Unsurprisingly given all that, organisers cancelled the event, making an apologetic announcement on Twitter and other social media, later admitting they had been ‘naive’ in their approach to such an undertaking.

In many ways that would be more forgivable than the news that hit next. Soon, stories were circulating about celebrities that had been advocating buying tickets in return for freebies and backhanders from the festival. So basically payment for public announcement services rendered. Oh dear, oh dear.
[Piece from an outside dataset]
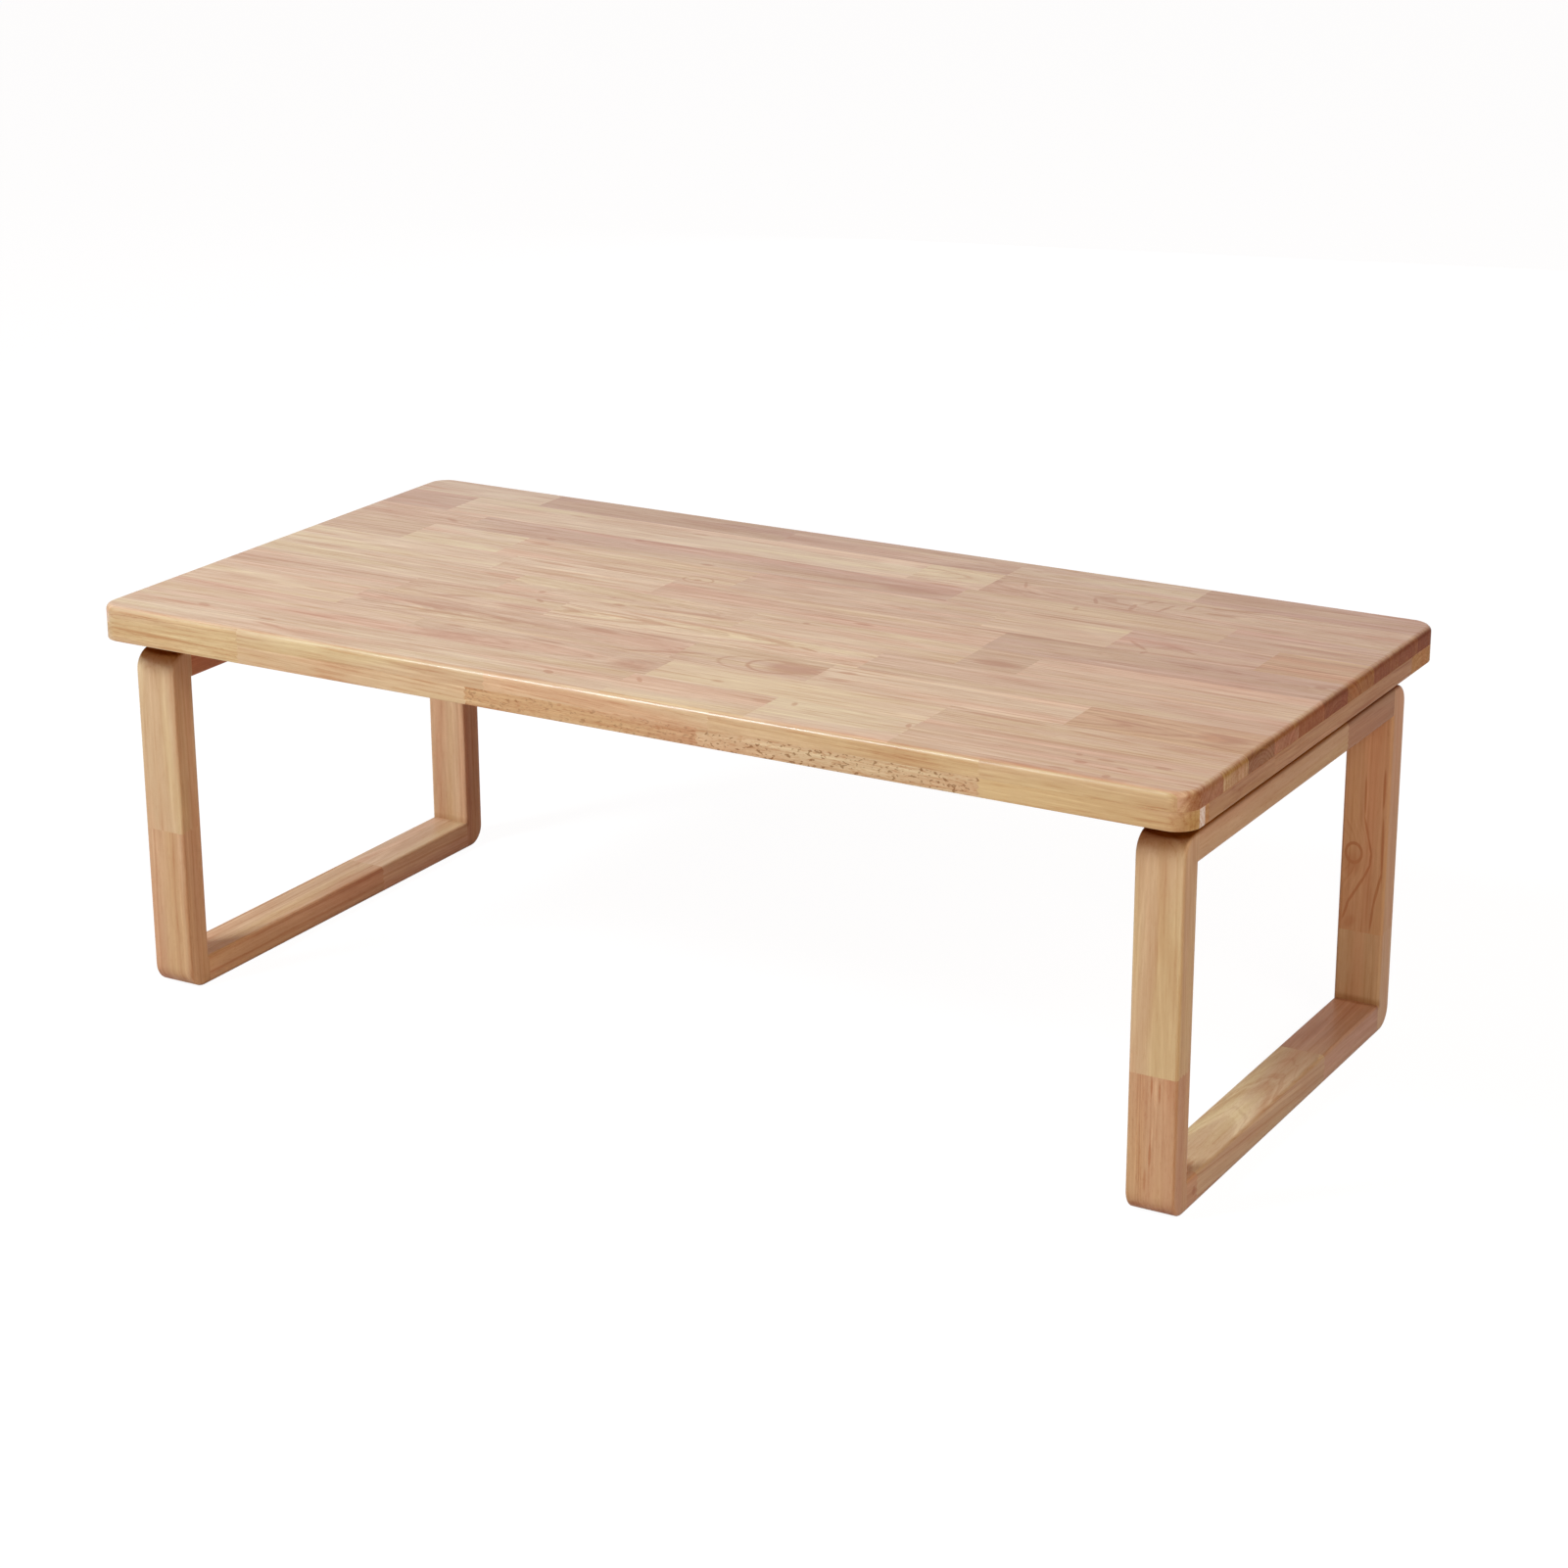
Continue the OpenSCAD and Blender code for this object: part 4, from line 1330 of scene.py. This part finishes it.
def make_camera():
    azimuth = math.radians(CAMERA_AZIMUTH)
    elevation = math.radians(CAMERA_ELEVATION)
    roll = math.radians(CAMERA_ROLL)
    back = Vector((
        math.sin(azimuth) * math.cos(elevation),
        -math.cos(azimuth) * math.cos(elevation),
        math.sin(elevation),
    ))
    right = Vector((0, 0, 1)).cross(back).normalized()
    up = back.cross(right)
    rolled_right = right * math.cos(roll) + up * math.sin(roll)
    rolled_up = up * math.cos(roll) - right * math.sin(roll)
    top_middle = Vector((0, 0, cad_box[1].z))
    place = top_middle + back * CAMERA_DISTANCE + rolled_right * CAMERA_RIGHT + rolled_up * CAMERA_UP
    data = bpy.data.cameras.new("camera")
    data.lens = CAMERA_LENS
    data.sensor_width = SENSOR
    data.clip_end = 2 * FLOOR_SIZE
    camera = new_object("camera", data)
    turned = Matrix((rolled_right, rolled_up, back)).transposed().to_4x4()
    camera.matrix_world = Matrix.Translation(place) @ turned
    bpy.context.scene.camera = camera


ALONG_X = (1, 0, 0)
ALONG_Y = (0, 1, 0)
ALONG_Z = (0, 0, 1)


def make_top():
    panel = []
    borders = [OUTSIDE] + TOP_ZONES + [-OUTSIDE]
    for high, low in zip(borders, borders[1:]):
        panel.append(wood("wood_top", ALONG_X, TOP_GLOSS,
                          darks=marks(TOP_FACE, TOP_DARKS, low, high),
                          lights=marks(TOP_FACE, TOP_LIGHTS, low, high)))
    batten = wood("wood_batten", ALONG_X, EDGE_GLOSS)
    front = (CORNER_R, CORNER_R, 0, 0)
    rear = (0, 0, CORNER_R, CORNER_R)
    make_top_panel(panel)
    make_long_batten("front_batten", "front_batten_board",
                     [FRONT_BATTEN, FRONT_BATTEN_INSIDE, FRONT_BATTEN_BACK],
                     FRONT_BATTEN_SEAMS, ["bare", "pale", "bare"], front, batten)
    make_long_batten("rear_batten", "rear_batten_board", [REAR_BATTEN], [], ["bare"], rear, batten)
    end_batten = wood("wood_end_batten", ALONG_Y, EDGE_GLOSS)
    for side in ("left", "right"):
        make_end_batten(side, end_batten)


def make_legs():
    # Painted shade under the tabletop and along the feet, and painted shade with glue in the rear inner
    # corners
    painted_shade_and_glue = marks(LOOP_TOP, LOOP_TOP_PAINTED_SHADE)
    painted_shade_and_glue += marks(LOOP_FOOT, LOOP_FOOT_PAINTED_SHADE) + marks(REAR_CORNER, CORNER_PAINTED_SHADE_AND_GLUE)
    post = wood("wood_post", ALONG_Z, EDGE_GLOSS, LEG_STREAKS,
                marks(FRONT_POST_FACE, FRONT_POST_DARKS), marks(FRONT_POST_FACE, FRONT_POST_LIGHTS),
                painted_shade_and_glue=painted_shade_and_glue)
    knotty_post = wood("wood_knotty_post", ALONG_Z, EDGE_GLOSS, LEG_STREAKS,
                       marks(REAR_POST_FACE, POST_DARKS), knots=marks(REAR_POST_CORE, POST_KNOTS),
                       painted_shade_and_glue=painted_shade_and_glue)
    rail = wood("wood_rail", ALONG_Y, EDGE_GLOSS, LEG_STREAKS, marks(RAIL_CORE, RAIL_DARKS),
                painted_shade_and_glue=painted_shade_and_glue)
    for side in ("left", "right"):
        loop = Loop(side)
        for place in ("front", "rear"):
            knotty = (side, place) == ("right", "rear")
            make_post(side, place, loop, knotty_post if knotty else post)
        for place in ("top", "bottom"):
            make_rail(side, place, loop, rail)
    dowels = dowel_wood()
    for side in ("left", "right"):
        redress(frame["nodes"][f"{side}_leg_dowels"], dowels)


make_camera()
make_floor()
make_world()
for lamp in LIGHTS:
    make_light(*lamp)
make_top()
make_legs()
dress_steel()
make_screws(steel(*SCREW_STEEL))
bpy.context.scene.view_settings.view_transform = "Standard"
What can we take from this?

Well, several things, really.

First up, once again the idea of influencers has been called into question in a big way. How can the public really place its trust in what celebrities and experts say if they are fully aware of how many individuals- from YouTube stars to models- are willing to take a reward for promoting something they may not actually believe in?

The result being brands need to be fully transparent about all relationships with those in the public eye, and exactly what the details of those relationships are. More so, brands need to be aware that simply having high exposure support in what seems like the right places isn’t tantamount to success.

Ultimately it comes down to product, or indeed service, and the ability to deliver on associated promises. Festivals are only one example whereby there’s frequent negative feedback from the public about conditions, facilities, and misrepresentation.

Often this can be dismissed as subjectivity- just because you didn’t consider the yurt luxury doesn’t mean others wouldn’t. But in the case of something like Fyre, and Bloc 2012- a London event that cancelled on its opening night thanks to similar, albeit far less shocking disorganisation and poor-planning- ultimately the situations got so bad that you can only ever put blame at the door of those who chose to ignore huge warning signs about the potential for catastrophe.

Put simply, then, be realistic about what you’re aiming for and take into consideration the limitations of budget, team, and capacity to execute, or risk falling very foul; in Fyre’s story that now means legal action, including a new law suit that has just been filed as a result of the ‘questionable’ influencer advertising.